Paper long abstract:
A place can obtain emotional value through one's personal memories related to it or through the shared memories (either personal or public). Home is a place with remarkable emotional load. My question is, how this emotional value emerges, and what is the role of the (recurrent) stories in creating this value.
There seem to be different emotions of being in home (I am in a safe and familiar place) and being separated from one's home (homesickness). Memories, and retelling of memories, sometimes inherited memories from previous generations or in a larger scale, the stories related with local or national identity foster these feelings.
Paper short abstract:
This paper seeks to investigate what artist Joseph Beuys' emphasis on material and energetic processes and circulations might offer understandings of home.
Paper long abstract:
German 20th Century artist Joseph Beuys' installation I Want to See My Mountains (1950-71) is made up of furniture from his early life in Cleves, items taken from his childhood home and the studio he worked in during the 1950's.
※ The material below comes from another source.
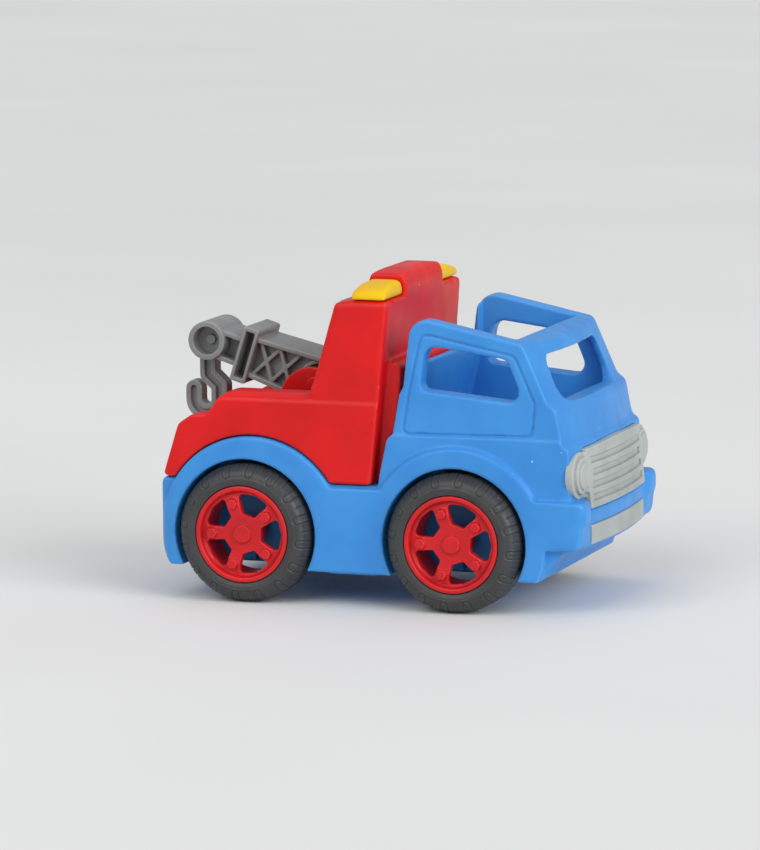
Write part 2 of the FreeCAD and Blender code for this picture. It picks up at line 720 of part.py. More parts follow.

The energy from such items seems to be galvanised and focused by the artist and connected to broader processes in the landscape. This paper will ask: what does Beuys' use of materials in this work suggest about how we might understand home in relation to material energies and forces that can be worked with and brought into circulation once again to get things moving? How does the artist understand such processes as being connected to language? Drawing on Tim Ingold's discussions of the meshwork and Heidegger's notion of dwelling, the paper will ask whether Beuys' work refers to or works with spatial metaphors particular to the German language or, in drawing on Swiss Celtic language, opens up new understandings from within indigenous traditions of what it means to be at home. Finally, the paper will consider the way in which Beuys' work entered into conversation with artistic dialogues around the nature of landscape art and the connection between people and the wider environment of which they are a part.